According to him, parents and learners now face confusion over career pathways, questionable placement decisions and senior secondary schools that lack capacity to offer the three pathways effectively.
“One, there is little understanding of the career pathways. Two, serious questions about placement into senior secondary schools. Three, the ability of those schools to offer the pathways,” he said.
“This is not a professional crisis; it is a governance and preparation failure.”
He recalls that during the early rollout of CBC, KNUT commissioned two key studies one on teacher preparedness and another on the summative evaluation of the pilot phase. Both, he says, revealed fundamental flaws.
“You cannot pilot a curriculum for a few months and roll it out nationally without a summative evaluation report,” Sossion said.

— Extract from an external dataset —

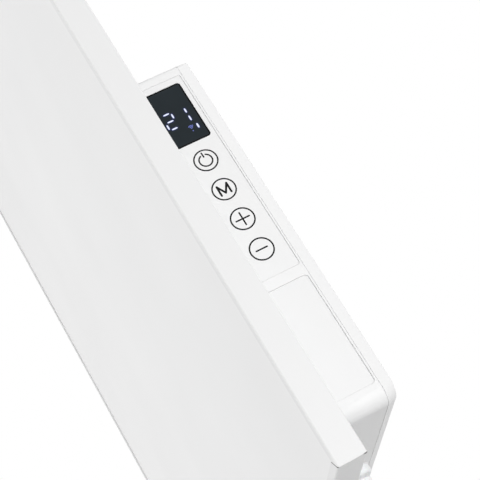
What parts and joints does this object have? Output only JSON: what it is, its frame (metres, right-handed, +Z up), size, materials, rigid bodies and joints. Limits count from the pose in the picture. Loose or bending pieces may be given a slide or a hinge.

“Curriculum reform is a professional process, not a political one. Even Grade 10 should have been piloted before this transition.”
Sossion also claims that commercial interests overshadowed pedagogy in the new system.
“There were indicators this curriculum was foreign-driven, with business interests in consultancy and textbooks. Parents ended up bearing the burden,” he said.
Despite these flaws, Sossion maintains that scrapping CBE entirely would have been reckless. Instead, he supports the decision to review it after sustained pressure from teachers and education experts.
“When we engaged the President, we agreed there was total confusion, but throwing out the curriculum would have been catastrophic to learners. The only professional option was to review it—and that is what was done,” he said.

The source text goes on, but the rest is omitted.